I spent a bit of time thinking about all the indirections in my code and 
decided I'm going hybrid functional/procedural on this, and minimising the 
visible overhead that the OOP constructs are clearly creating. One nice 
thing about Go's hostile attitude towards OOP is that when you find the way 
to do it, you realise 'oh, that's why go doesn't like it'.

soo, </thread> for me :) unsubscribing and not ruminating any further 
(*sigh of relief in the peanut gallery*) :D

On Tuesday, 24 April 2018 14:59:22 UTC+3, Louki Sumirniy wrote:
>
> I'll just be brief this time and hit the points quickly:
>
> Yes, technically it is a Complete Binary Tree but you won't find a 
> Complete Implementation of one anywhere, I have looked, and there isn't. 

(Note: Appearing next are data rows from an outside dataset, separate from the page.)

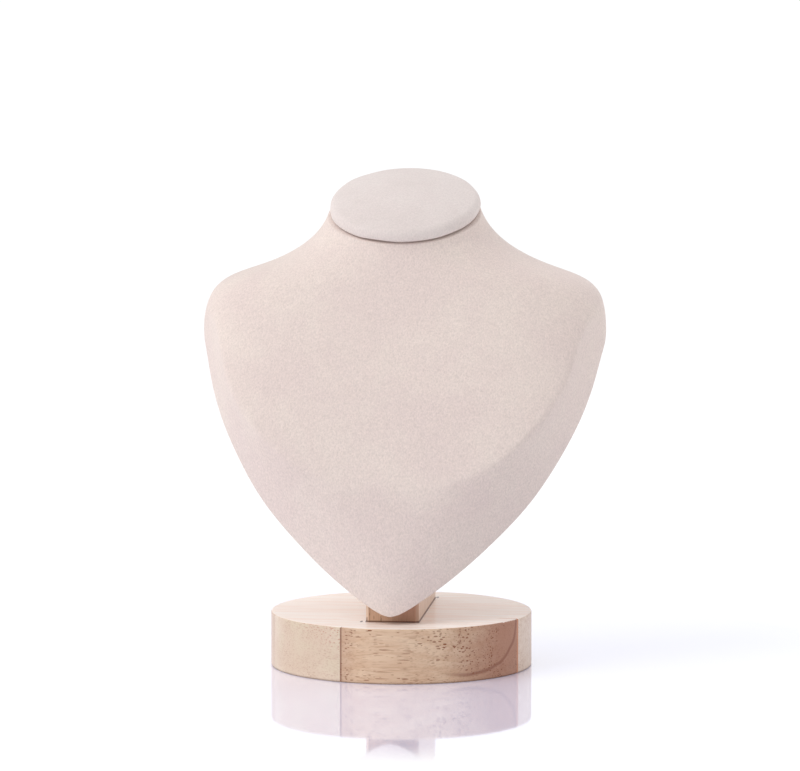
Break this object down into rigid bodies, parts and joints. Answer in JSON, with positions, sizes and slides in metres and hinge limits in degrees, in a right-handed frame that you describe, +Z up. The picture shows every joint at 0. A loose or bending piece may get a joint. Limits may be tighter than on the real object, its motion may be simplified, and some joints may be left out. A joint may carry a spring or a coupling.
{
  "type": "necklace display bust",
  "caption": "Small fabric-covered bust with a tilted neck cap, leaning back on a wooden post and a round laminated base, for showing a necklace.",
  "frame": {"origin": "centre of the base's underside", "axes": "+Z up, the chest faces -Y, +X to the right as seen from the front"},
  "size_m": [0.14, 0.09, 0.17],
  "materials": {
    "pale_wood": "fine sanded, oiled thinly",
    "tan_wood": "fine sanded, oiled thinly",
    "screw_steel": "zinc plated",
    "moulded_form": "as moulded",
    "microfibre": "short brushed nap",
    "board": "raw fibreboard",
    "pad_foam": "open-cell foam"
  },
  "bodies": {
    "root": {"base_left_block": "pale_wood", "base_front_block": "tan_wood", "base_middle_strip": "pale_wood", "base_rear_strip": "pale_wood", "post": "tan_wood", "post_screws": "screw_steel", "bust_shell": "moulded_form", "front_cover": "microfibre", "back_board": "board", "back_cover": "microfibre", "back_screws": "screw_steel", "cap_board": "board", "cap_pad": "pad_foam", "cap_cover": "microfibre"}
  },
  "joints": []
}
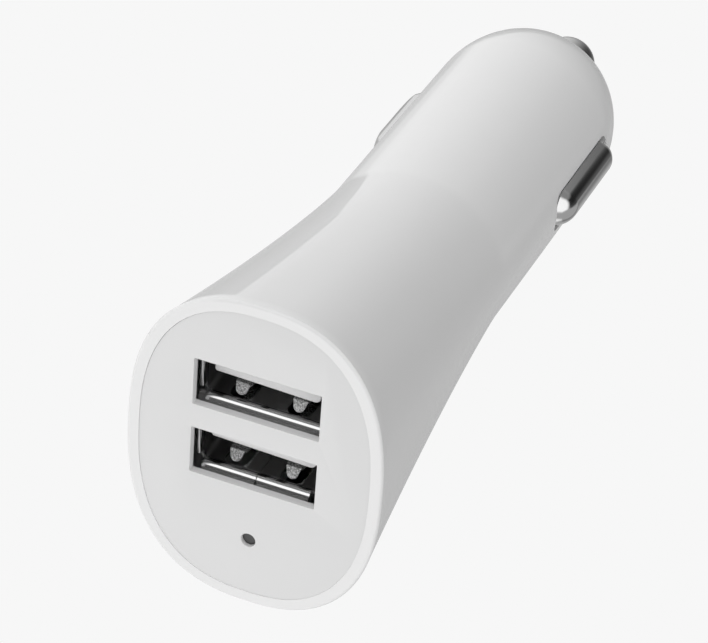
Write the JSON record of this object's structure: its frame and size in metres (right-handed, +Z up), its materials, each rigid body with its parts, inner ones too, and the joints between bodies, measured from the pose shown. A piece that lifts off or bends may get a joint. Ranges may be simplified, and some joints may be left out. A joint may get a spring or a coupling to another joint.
{
  "type": "car usb charger plug",
  "caption": "Socket plug with an oval face, stacked charging ports, sprung side contacts and a sprung tip, flaring from a round barrel.",
  "frame": {"origin": "on the barrel's axis, where the round barrel starts behind the flare", "axes": "+Y along the barrel's axis towards the tip, +Z up across the face with the ports above the light, +X to the right as the face is seen"},
  "size_m": [0.0264, 0.0875, 0.0344],
  "materials": {
    "housing_gloss": "glossy white moulding",
    "plate_satin": "satin light grey moulding",
    "shell_plated": "bright nickel plated sheet",
    "tongue_moulding": "satin white moulding",
    "terminal_plated": "bright nickel plated",
    "pipe_smoked": "smoked clear moulding",
    "led_package": "moulded lamp package",
    "circuit_board": "green solder mask",
    "ferrite": "sintered ferrite",
    "enamelled_wire": "enamelled copper wire",
    "capacitor_can": "sleeved aluminium can",
    "chip_package": "black moulded package",
    "chip_ceramic": "fired ceramic",
    "fuse_body": "ceramic block",
    "post_brass": "turned brass",
    "contact_plated": "bright nickel plated spring sheet",
    "spring_wire": "drawn steel wire",
    "tip_dark_plated": "dark nickel plated, turned"
  },
  "bodies": {
    "body": {"housing": "housing_gloss", "face_plate": "plate_satin", "usb_shell_upper": "shell_plated", "usb_shell_lower": "shell_plated", "usb_tongue_upper": "tongue_moulding", "usb_tongue_lower": "tongue_moulding", "usb_terminals_upper": "terminal_plated", "usb_terminals_lower": "terminal_plated", "light_pipe": "pipe_smoked", "status_led": "led_package", "port_board": "circuit_board", "power_board": "circuit_board", "choke_core": "ferrite", "choke_winding": "enamelled_wire", "input_capacitor": "capacitor_can", "output_capacitor": "capacitor_can", "converter_chip": "chip_package", "rectifier": "chip_package", "chip_parts": "chip_ceramic", "fuse": "fuse_body", "hinge_post_left": "post_brass", "hinge_post_right": "post_brass", "spring_seat": "post_brass", "tip_spring": "spring_wire"},
    "left_contact": {"side_contact_left": "contact_plated"},
    "right_contact": {"side_contact_right": "contact_plated"},
    "tip": {"tip_contact": "tip_dark_plated"}
  },
  "joints": [
    {"name": "side_contact_left_swing", "type": "hinge", "parent": "body", "child": "left_contact", "pos_m": [-0.0072, 0.0018, 0], "axis": [0, 0, 1], "range_deg": [-5, 0], "stiffness_Nm_per_rad": 0.6, "springref_deg": 2.86},
    {"name": "side_contact_right_swing", "type": "hinge", "parent": "body", "child": "right_contact", "pos_m": [0.0072, 0.0018, 0], "axis": [0, 0, 1], "range_deg": [0, 5], "stiffness_Nm_per_rad": 0.6, "springref_deg": -2.86},
    {"name": "tip_press", "type": "slide", "parent": "body", "child": "tip", "axis": [0, -1, 0], "range_m": [0, 0.004], "stiffness_N_per_m": 900, "springref_m": -0.003, "deforming": ["tip_spring"]}
  ]
}
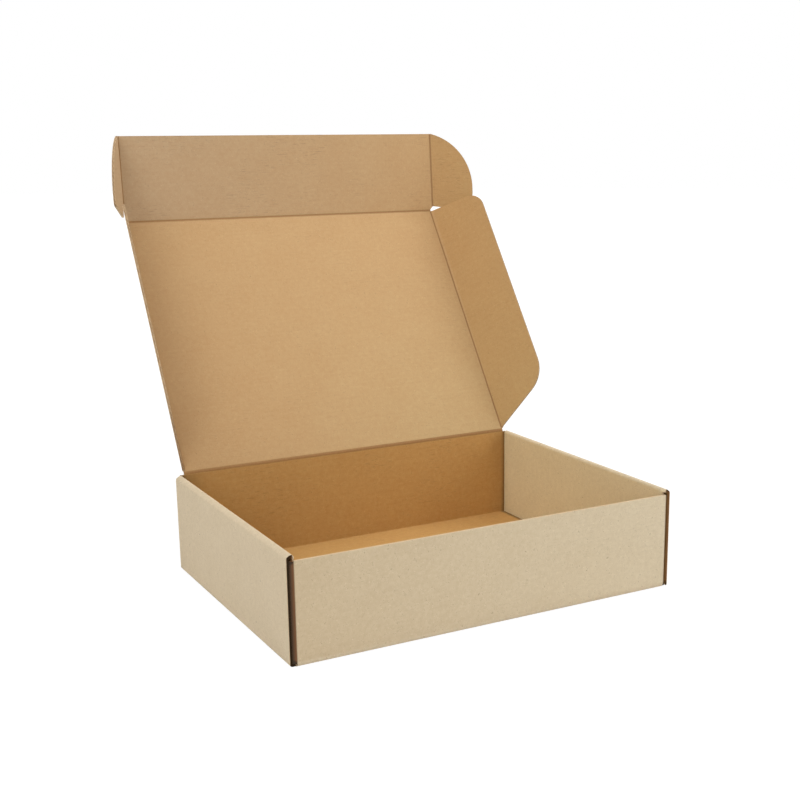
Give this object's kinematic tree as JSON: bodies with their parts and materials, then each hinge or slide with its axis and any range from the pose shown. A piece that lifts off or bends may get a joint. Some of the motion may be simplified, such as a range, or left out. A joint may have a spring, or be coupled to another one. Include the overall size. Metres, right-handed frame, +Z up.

> The concept has been rejected without being tested by anyone who has 
> considered it at least what I can find.
>
> Those relational functions you mentioned are not correct for a tree with 
> the array index 0 being the root, this is them here:
>
> Parent:
>
>     c.Index = c.Index>>1 - (c.Index+1)%2
>
> Left Child:
>
>     c.Index = c.Index<<1 ^ 1
>
> Right Child:
>
>     c.Index = c.Index<<1 + 2
>
> I have used bitwise operators because it is always powers of two, and thus 
> will be faster on a processor with bitshift and no worse than using *2 
> without. I used an XOR on left because the shift is left and thus the LSB 
> can be flipped without computation to add one. The right one adds two, this 
> is related to using 0 as the root also.
>
> The parent function is the one that got me the most excited when I came up 
> with it - it avoids the use of comparison/branch functions by taking 
> advantage of the property of the tree rooted at 0, that every left child is 
> odd and every right is even (that's what the IsOdd function returns - and 
> computes it with &1, and is used in my Left and Right walk functions that 
> 'flatten' the tree and walk it like it's a sorted list). By adding one to 
> the index you flip its' odd/even status, gives you a 1 if it then becomes 
> odd. This effectively is a 'move inwards' operation. It saves on comparison 
> and branching and I know on 32 bit integers bit shift, addition and modulus 
> are very fast. (and the code is very short in the cache)
>
> By rooting the tree at array index 0 it becomes possible to pick any given 
> index and know if it's a left or right child by whether it's odd or even, 
> and the special case of zero, which is neither (yes, I know it's referred 
> to as even but it's not really a number, according to number theory), tells 
> you also you can't move upwards.
>
> Compared to a potential and mostly filled tree of 30 rows, the amount of 
> space taken up by the code is quite small, with the separation of functions 
> for tree and data type, there is no wasted space repeating functionality 
> that can be abstracted. Plus, for up to around 20 rows of tree, the array 
> will fit mostly within a cpu cache, and since operations take place on one 
> side and the other, and mainly affect small segments of the subtree, each 
> subsequent row does not have to be fully loaded into the cache for most 
> operations.
>
> Technically my approach is more like a functional programming approach to 
> the problem, as I am passing pointers to functions in order to implement 
> the data specific elements, only the interface for the array store is OOP 
> style (and it DOES have to be encapsulated in a struct because Go slices do 
> not work with interfaces).
>
> As to exposing things, in fact an external payload data type library can 
> decide exactly what it will expose. I am only writing a base implementation 
> with uint32 because to test it I have to fill the data with *something* and 
> quite likely 32 bit hashes will be actually used in my intended application 
> for this library, as the heads and tails from 64bit hashes.